I
think I'll put this down as a comedy...? There were a lot of jokes
right after creepy shit anyway. Tonally it was all over the place.
Two kids go visit their estranged grandparents who act weird, and
then it turns out they were crazy people impersonating their
grandparents. Oh, sorry; spoilers. You should have known it was going
to be some twist like that though, being a Shyamalan flick. I was
surprised they didn't turn out to be ghosts, or aliens, or possessed,
or something. Crazy is tame, really.
It's
pretty slow, then it gets crazy at the end, then there's a weirdly
jarring scene with the mum telling us what the movie was apparently
about, and then there was a horrible bit of rapping. Hopefully you
have already left the cinema at that point.
The
kids were annoying. The girl's film making pretensions annoyed me
(though who am I to talk?) and the boy's rapping annoyed me even
more. At least they tried to give them a little character though,
despite it feeling kind of false.
The
style is also odd. It's found footage, and occasionally it's edited
like she's finished her documentary, but a lot of the time it's just
random badly centred shots of nonsense.

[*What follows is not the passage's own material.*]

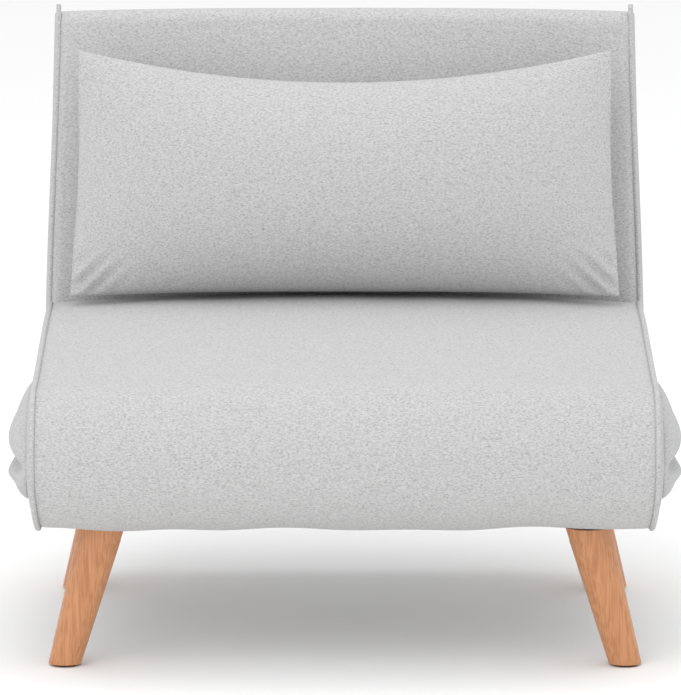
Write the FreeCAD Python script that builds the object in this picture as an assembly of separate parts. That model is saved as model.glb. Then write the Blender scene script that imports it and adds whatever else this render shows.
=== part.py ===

It feels lazy, but a lot of
supposedly found footage films are now taking the lazy route, so
whatever.
The
whole film made me feel uncomfortable, but not in a scared way, more
in a watching 'The Office' kind of a way. I cringe at the kids being
embarrassing or the old people making up excuses for weird shit more
than anything else. It just wasn't scary, though: a major problem for
a horror. I just can't manage to find crazy old people scary. In the film they're evenly matched because it's kids versus old people, but it's not something I can apply to real life. Just push them down the stairs already, jeez.
It's
the kind of silliness you can leave on in the background while you,
say, finish your review of 'Poltergeist' though, so that's good.